物語の構造的なところから考えれば、絶対に「ブレない」人は死にません。言ってしまえば、成長しない人、自分を変えない人が、この世界では生き残るという読み方もできます。たとえば坂井は良いところまで上り詰めたのに、最後に追われるものとして「安定」を求めたしまったがために、命を落としました。それに対して、最後まで他人を利用して「自分の地位」だけにこだわり続けた山守と、偽りだらけの世界で「仁義」を貫き続けた広能は、最後まで生き残りました。また、その山守と広能も「仁義」を軸に対立するキャラクター造形になっており、非常にわかりやすい構造になっていると言えます。

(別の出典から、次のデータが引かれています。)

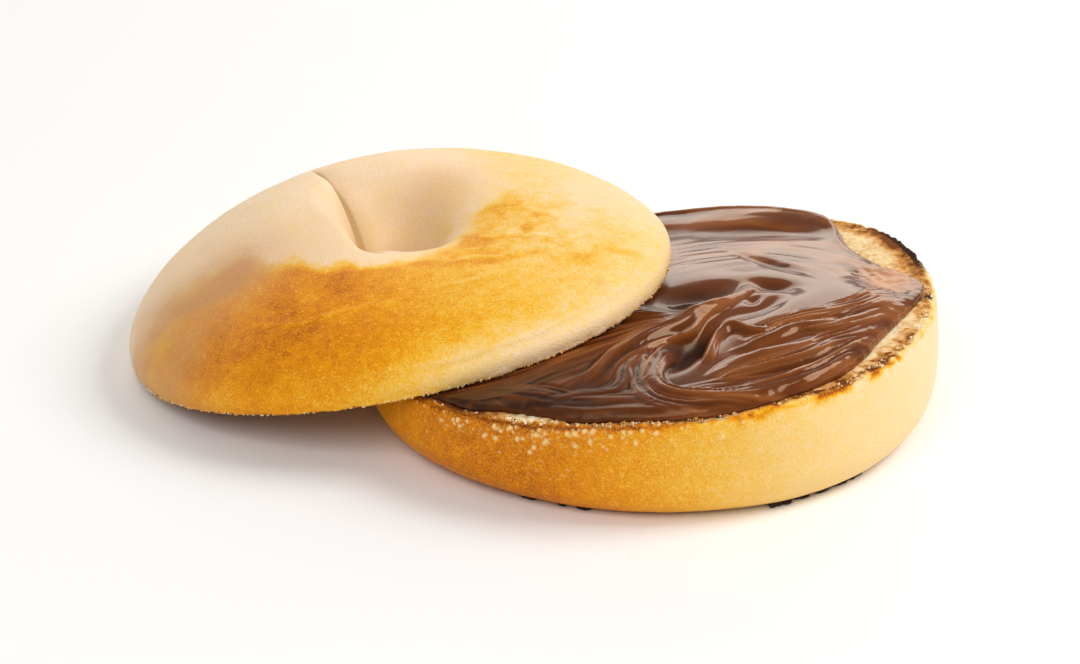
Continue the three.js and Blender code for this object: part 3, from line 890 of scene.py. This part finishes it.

正直なところ、ちょっと話が複雑でつまずきかけたところもありました。しかし、山守組の内紛がこじれるにしたがって、物語の展開は加速していき、面白さが増していきました。抗争が激化するごとにスピーディーに死んでいく男たち。誰かが死ぬたびにあの有名なテーマソングが流れます。徐々に襲撃シーンが楽しみになっていく自分がいました。それぞれの思惑が交錯する展開のスリリングさもさることながら、単に人が無様に死んでいく様だけを切り取っても、非常に「楽しめる」演出になっているのが、なんともすばらしいですね。

悪知恵ばかり働くやつが結局生き残るという、なんとも納得のいかない理不尽な終わり方も、ヤクザ社会を通して現実の厳しさを突きつけられているかのようでした。やっぱり東映ヤクザ映画って面白いんですねえ。